(A block of data)

- - -

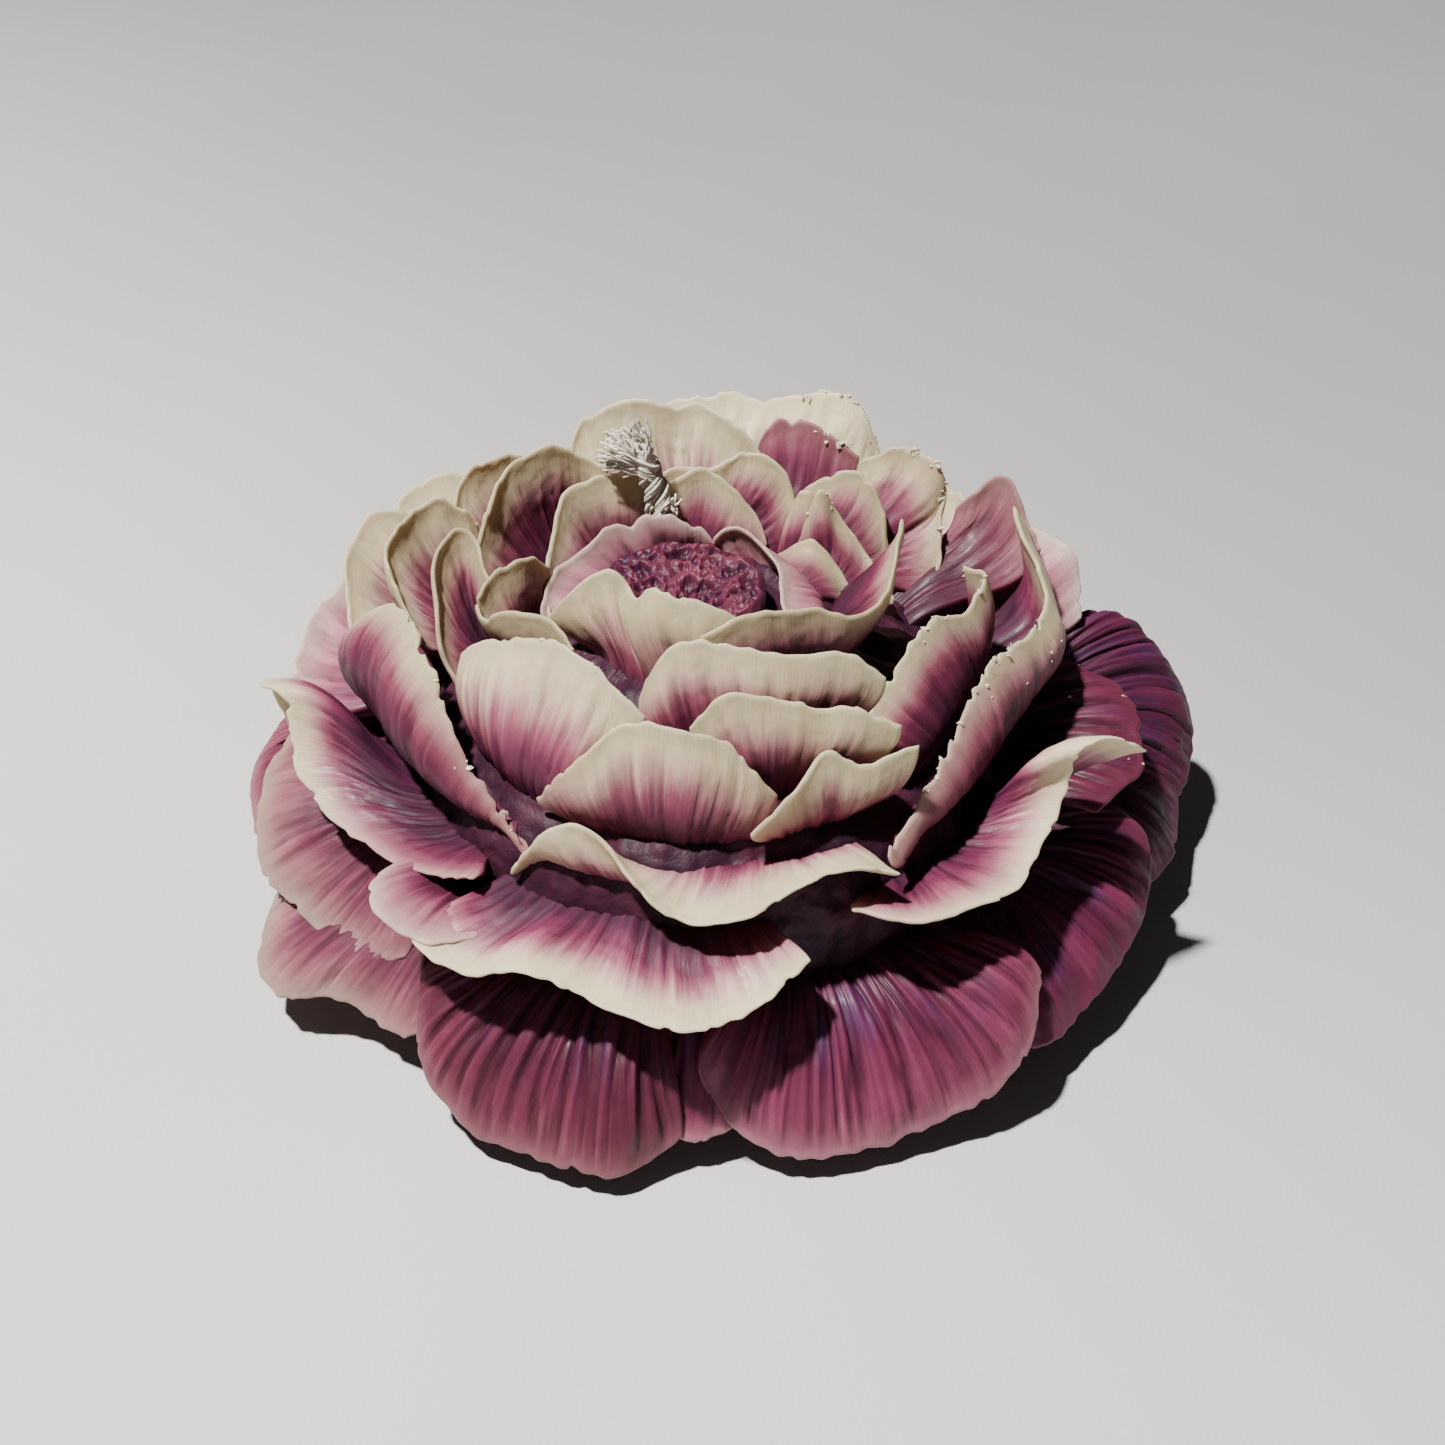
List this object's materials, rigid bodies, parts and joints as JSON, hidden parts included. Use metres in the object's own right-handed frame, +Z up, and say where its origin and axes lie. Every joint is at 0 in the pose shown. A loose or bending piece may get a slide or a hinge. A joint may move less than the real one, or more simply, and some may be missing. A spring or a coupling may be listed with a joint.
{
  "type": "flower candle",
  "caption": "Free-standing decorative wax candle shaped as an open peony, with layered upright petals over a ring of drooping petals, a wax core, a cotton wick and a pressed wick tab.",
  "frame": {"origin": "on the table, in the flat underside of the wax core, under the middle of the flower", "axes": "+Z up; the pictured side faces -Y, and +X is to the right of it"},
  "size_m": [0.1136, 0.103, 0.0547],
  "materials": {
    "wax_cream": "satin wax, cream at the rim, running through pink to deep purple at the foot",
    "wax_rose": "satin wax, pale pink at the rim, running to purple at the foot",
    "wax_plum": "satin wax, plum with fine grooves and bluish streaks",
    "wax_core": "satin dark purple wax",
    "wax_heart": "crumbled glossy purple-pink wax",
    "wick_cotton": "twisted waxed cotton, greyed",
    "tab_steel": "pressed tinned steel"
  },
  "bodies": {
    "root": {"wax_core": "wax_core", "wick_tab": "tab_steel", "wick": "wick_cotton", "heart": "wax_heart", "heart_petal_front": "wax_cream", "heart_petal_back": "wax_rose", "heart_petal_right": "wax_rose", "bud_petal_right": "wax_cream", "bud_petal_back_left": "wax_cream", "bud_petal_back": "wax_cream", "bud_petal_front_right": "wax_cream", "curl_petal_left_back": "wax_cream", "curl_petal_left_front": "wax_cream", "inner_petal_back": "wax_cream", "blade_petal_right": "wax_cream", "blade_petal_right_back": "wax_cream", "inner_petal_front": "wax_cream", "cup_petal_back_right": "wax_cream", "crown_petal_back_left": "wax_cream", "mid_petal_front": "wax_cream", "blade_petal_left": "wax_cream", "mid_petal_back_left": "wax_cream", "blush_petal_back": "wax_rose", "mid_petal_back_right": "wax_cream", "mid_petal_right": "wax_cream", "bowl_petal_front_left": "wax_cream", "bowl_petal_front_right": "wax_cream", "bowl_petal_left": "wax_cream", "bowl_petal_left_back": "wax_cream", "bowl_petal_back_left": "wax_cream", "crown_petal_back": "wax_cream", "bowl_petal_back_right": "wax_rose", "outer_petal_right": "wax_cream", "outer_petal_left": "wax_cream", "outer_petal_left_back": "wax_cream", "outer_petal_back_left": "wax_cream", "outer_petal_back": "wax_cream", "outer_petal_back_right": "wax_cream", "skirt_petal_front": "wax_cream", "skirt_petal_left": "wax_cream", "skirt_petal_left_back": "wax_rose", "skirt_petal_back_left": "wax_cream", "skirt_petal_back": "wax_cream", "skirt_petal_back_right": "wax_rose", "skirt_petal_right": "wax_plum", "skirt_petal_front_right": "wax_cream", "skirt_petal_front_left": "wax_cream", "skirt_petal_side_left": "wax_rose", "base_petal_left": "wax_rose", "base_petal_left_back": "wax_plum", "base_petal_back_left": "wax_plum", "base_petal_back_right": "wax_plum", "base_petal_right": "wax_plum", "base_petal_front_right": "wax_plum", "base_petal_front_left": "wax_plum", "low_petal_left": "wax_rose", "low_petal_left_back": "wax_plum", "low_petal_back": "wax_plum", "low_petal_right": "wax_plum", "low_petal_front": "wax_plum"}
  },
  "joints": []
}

- - -

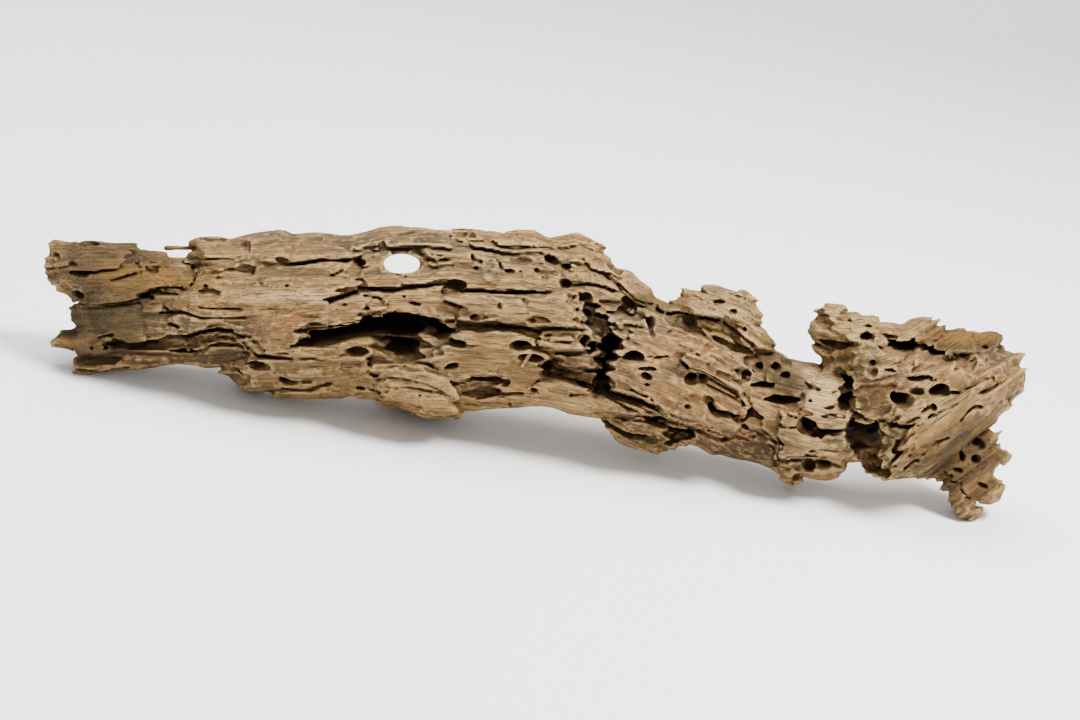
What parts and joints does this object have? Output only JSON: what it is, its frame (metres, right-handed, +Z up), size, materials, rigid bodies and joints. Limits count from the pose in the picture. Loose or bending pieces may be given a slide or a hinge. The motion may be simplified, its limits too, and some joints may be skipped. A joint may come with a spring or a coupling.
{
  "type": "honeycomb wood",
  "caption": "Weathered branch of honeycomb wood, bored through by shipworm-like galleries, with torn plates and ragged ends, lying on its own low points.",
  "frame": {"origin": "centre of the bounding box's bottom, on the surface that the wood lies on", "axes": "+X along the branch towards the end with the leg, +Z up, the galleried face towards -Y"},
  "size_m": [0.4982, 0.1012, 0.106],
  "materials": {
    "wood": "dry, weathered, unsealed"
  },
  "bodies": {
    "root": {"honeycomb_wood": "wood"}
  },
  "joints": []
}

- - -

> **WHAT THE TASK ASKS**: Return only those lines of the records that contain the string "hinge".

> **EXERCISE SOLUTION**:
List this object's materials, rigid bodies, parts and joints as JSON, hidden parts included. Use metres in the object's own right-handed frame, +Z up, and say where its origin and axes lie. Every joint is at 0 in the pose shown. A loose or bending piece may get a slide or a hinge. A joint may move less than the real one, or more simply, and some may be missing. A spring or a coupling may be listed with a joint.
What parts and joints does this object have? Output only JSON: what it is, its frame (metres, right-handed, +Z up), size, materials, rigid bodies and joints. Limits count from the pose in the picture. Loose or bending pieces may be given a slide or a hinge. The motion may be simplified, its limits too, and some joints may be skipped. A joint may come with a spring or a coupling.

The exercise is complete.